Robin Milner and others at the Edinburgh (Scotland) Laboratory for Computer Science were working on theorem provers in the late '70s and early '80s.

Traditionally, theorem provers were implemented in languages such as Lisp.

Milner kept running into the problem that the theorem provers would sometimes put incorrect "proofs" (i.e., non-proofs) together and claim that they were valid.

So he tried to develop a language that only allowed you to construct valid proofs.

"ML" which stands for "Meta Language" was the result of his (and others') work. The type system of ML was carefully constructed so that you could only construct valid proofs in the language. A theorem prover was then written as a program that constructed a proof.

Milner also formulated the type-inference system of ML, and proved its soundness.

(It should be noted that Milner also worked on concurrent programming languages, such as CCS, CSP, and the pi-Calculus and later went to receive the Turing Award -- the computer science equivalent of a Nobel Prize -- in large part for his work on ML

Eventually, this Classic ML evolved into a full-fledged programming language.

In the early '80s, there was a schism in the ML community with the French on one side and the British and US on another. The French went on to develop CAML and later Objective CAML (O'caml) while the Brits and Americans developed Standard ML. The two languages are actually quite similar.

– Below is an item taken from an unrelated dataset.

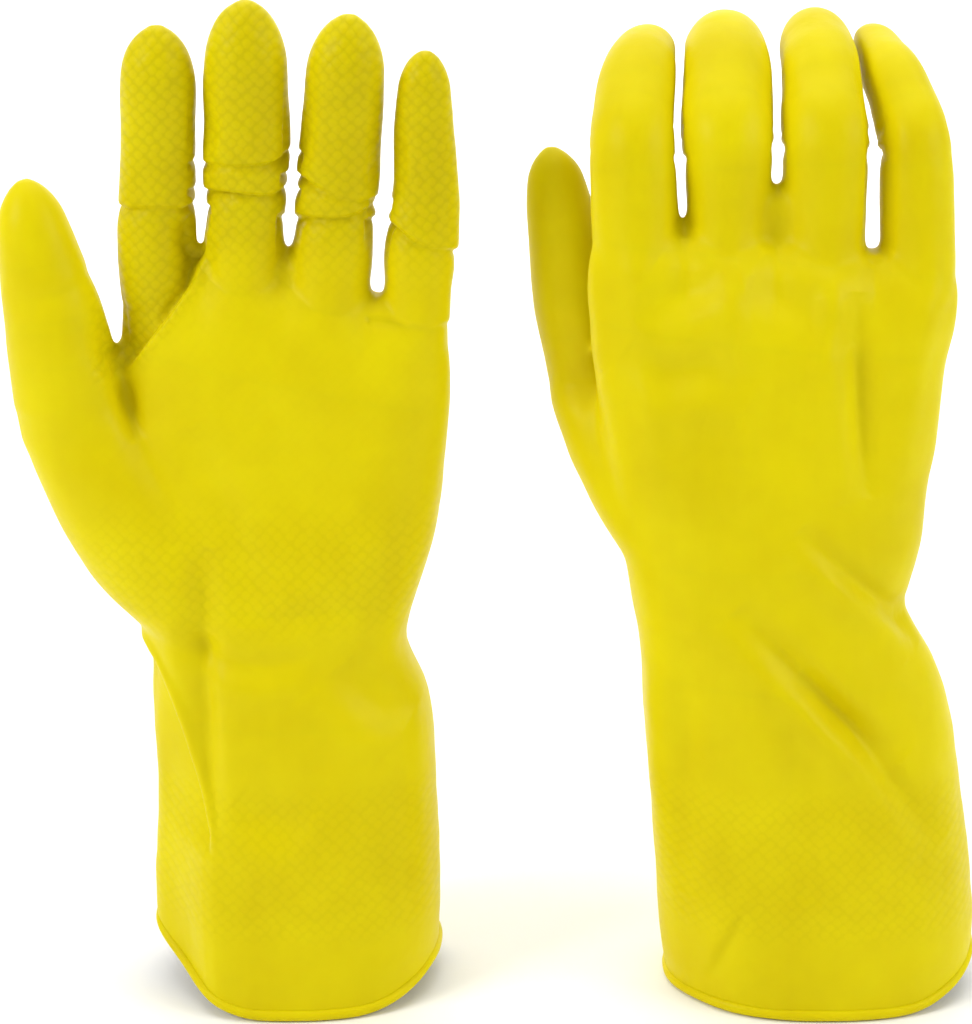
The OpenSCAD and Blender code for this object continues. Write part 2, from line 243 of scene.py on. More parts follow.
class Limb:
    """A finger or the thumb: where its joints are, and a smooth line through them."""

    def __init__(self, side, name, origin):
        self.side, self.name = side, name
        thumb = name == "thumb"
        first = JOINTS[f"{side}_thumb_base_flex" if thumb else f"{side}_{name}_middle_flex"]
        second = JOINTS[f"{side}_{name}_end_flex"]
        self.axis = unit(first["axis"])
        p1 = np.array(first["pos_m"]) / MM - origin
        p2 = np.array(second["pos_m"]) / MM - origin
        u1 = unit(p2 - p1)
        if thumb:
            u0, u2 = u1, u1
            before, end = THUMB_ROOT, THUMB_END[side]
        else:
            k = FINGERS.index(name)
            u0 = turned(u1, self.axis, -MID_CURL[side])
            u2 = turned(u1, self.axis, END_CURL[side])
            before, end = ROOT_LEN[side][k], END_LEN[side][k]
        self.base, self.joint_a, self.joint_b, self.tip = p1 - u0 * before, p1, p2, p2 + u2 * end
        self.dirs = (u0, u1, u2)
        # Planes at the ends of the two soft bands
        low, high = THUMB_BAND if thumb else (-FINGER_HALF, FINGER_HALF)
        self.planes = [
            (p1 + u0 * low, u0), (p1 + u1 * high, u1),
            (p2 - u1 * FINGER_HALF, u1), (p2 + u2 * FINGER_HALF, u2),
        ]
        self.line = self._line()
        steps = np.linalg.norm(np.diff(self.line, axis=0), axis=1)
        self.s = np.concatenate([[0], np.cumsum(steps)])
        self.length = self.s[-1]
        self.s_a = self.s[np.argmin(np.linalg.norm(self.line - p1, axis=1))]
        self.s_b = self.s[np.argmin(np.linalg.norm(self.line - p2, axis=1))]
        for shift, place, width in BOWS[side].get(name, ()):
            self.line[:, 0] += shift * np.exp(-(((self.s - self.s_a - place) / width) ** 2))
        table = np.array(FINGER_R[side][name])
        radius = curve_through(table[:, 0] * self.length, table[:, 1], self.s)
        dome = radius[-1] * DOME[side]
        rounding = np.clip(1 - (self.length - self.s) / dome, 0, 1)
        self.r = radius * np.maximum(0.06, 1 - rounding ** 2.2) ** 0.5
        self.r *= 0.6 + 0.4 * smoothstep(0, ROOT_TAPER, self.s)

    def _line(self):
        u0, u1, u2 = self.dirs
        half = BEND_HALF[self.side]
        before, after = (np.linalg.norm(v) for v in (self.joint_a - self.base, self.tip - self.joint_b))
        between = np.linalg.norm(self.joint_b - self.joint_a)
        points = [self.base + u0 * d for d in np.arange(-6, before - half, 1.0)]
        for joint, low, high in ((self.joint_a, u0, u1), (self.joint_b, u1, u2)):
            a, b = joint - low * half, joint + high * half
            t = np.linspace(0, 1, 2 * half + 1)[:, None]
            points += list((1 - t) ** 2 * a + 2 * t * (1 - t) * joint + t * t * b)
            if joint is self.joint_a:
                points += [joint + high * d for d in np.arange(half + 1, between - half, 1.0)]
        points += [self.joint_b + u2 * d for d in np.arange(half + 1, after + 0.01, 1.0)]
        return np.array(points)

    def frames(self):
        along = np.gradient(self.line, axis=0)
        along /= np.linalg.norm(along, axis=1)[:, None]
        across = np.tile(self.axis, (len(along), 1))
        across -= (across * along).sum(1)[:, None] * along
        across /= np.linalg.norm(across, axis=1)[:, None]
        return along, across, np.cross(along, across)

    def locate(self, points):
        """For each point: place along the limb, distance from it, and angle round it."""
        best = np.full(len(points), 1e9)
        index = np.zeros(len(points), int)
        for k, p in enumerate(self.line):
            d = ((points - p) ** 2).sum(1)
            near = d < best
            best[near], index[near] = d[near], k
        along, across, out = self.frames()
        off = points - self.line[index]
        s = self.s[index] + (off * along[index]).sum(1)
        x, y = (off * across[index]).sum(1), (off * out[index]).sum(1)
        return s, np.hypot(x, y), np.arctan2(y, x)


def new_object(name, data):
    ob = bpy.data.objects.new(name, data)
    bpy.context.scene.collection.objects.link(ob)
    return ob


def circle(steps):
    return np.linspace(0, 2 * math.pi, steps, endpoint=False)


def loft(rings):
    """A closed mesh from rings with the same number of points."""
    n, count = len(rings[0]), len(rings)
    faces = [
        (j * n + i, j * n + (i + 1) % n, (j + 1) * n + (i + 1) % n, (j + 1) * n + i)
        for j in range(count - 1)
        for i in range(n)
    ]
    faces.append(tuple(range(n - 1, -1, -1)))
    faces.append(tuple((count - 1) * n + i for i in range(n)))
    return np.concatenate(rings), faces


def clearance(points, limb, limbs):
    """How far each point of a finger is from the fingers beside it."""
    out = np.full(len(points), FAR_AWAY)
    if limb.name == "thumb":
        return out
    k = FINGERS.index(limb.name)
    for other in (limbs[f] for f in FINGERS[max(0, k - 1):k + 2] if f != limb.name):
        for centre, r in zip(other.line, other.r):
            out = np.minimum(out, np.linalg.norm(points - centre, axis=1) - r)
    return out


def limb_solid(limb, limbs):
    """A tube along a limb, drawn in where it would come too close to its neighbours."""
    along, across, out = limb.frames()
    angle = circle(48)
    rings = []
    for k, centre in enumerate(limb.line):
        r = limb.r[k]
        ring = centre + np.outer(np.cos(angle) * r, across[k]) + np.outer(np.sin(angle) * r, out[k])
        short = 0.5 * (GAP - clearance(ring, limb, limbs)).clip(0)
        rings.append(ring + (centre - ring) * (short / r)[:, None])
    return loft(rings)


def point_at(limb, z):
    return np.array([np.interp(z, limb.line[:, 2], limb.line[:, c]) for c in range(3)])


def web_solid(a, b, top, thick):
    """The bridge of latex between the roots of two neighbours."""
    angle = circle(24)
    rings = []
    for z in np.linspace(top - WEB_DEPTH, top, 12):
        left, right = point_at(a, z), point_at(b, z)
        middle, half = (left + right) / 2, abs(right[0] - left[0]) / 2
        y = thick * math.sqrt(max(0.05, 1 - max(0, (z - top + thick) / thick) ** 2))
        rings.append(middle + np.stack([half * np.cos(angle), y * np.sin(angle), 0 * angle], 1))
    return loft(rings)


def body_section(side, z):
    """The outline of the cuff, wrist or palm at a height: a slightly squared oval."""
    table = np.array(SECTIONS[side], float)
    at = np.array([float(z)])
    left, right, front, back = (curve_through(table[:, 0], table[:, c], at)[0] for c in range(1, 5))
    angle = circle(72)
    c, s = np.cos(angle), np.sin(angle)
    x = (left + right) / 2 + (right - left) / 2 * np.sign(c) * abs(c) ** SQUARED
    y = np.where(s < 0, front, back) * np.sign(s) * abs(s) ** SQUARED
    if side == "left":
        # The thumb end of the left cuff is pushed in at the front
        y *= np.where(s < 0, 1 - 0.4 * smoothstep(0.5, 0.9, -c) * (1 - smoothstep(66, 108, at[0])), 1)
    return np.stack([x, y, np.full(len(angle), at[0])], 1)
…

What is ML used for today?

theorem provers (e.g., NuPRL, HOL, Coq, etc.)
compilers (e.g., SML/NJ, O'caml, C-kit, Twelf, Lambda-Prolog, Pict, etc.)
mathematics
hardware verification
advanced protocols (Ensemble, Fox, PLAN)
financial systems
genealogical database
signal processing
bioinformatics
scripting
latex to HTML translation
smartcards

In truth, not a lot when compared to something like C, C++, or Java. ML's real strength lies in language manipulation (i.e., compilers, analyzers, verifiers, provers, etc.) This is not surprising since ML evolved from the domain of theorem proving.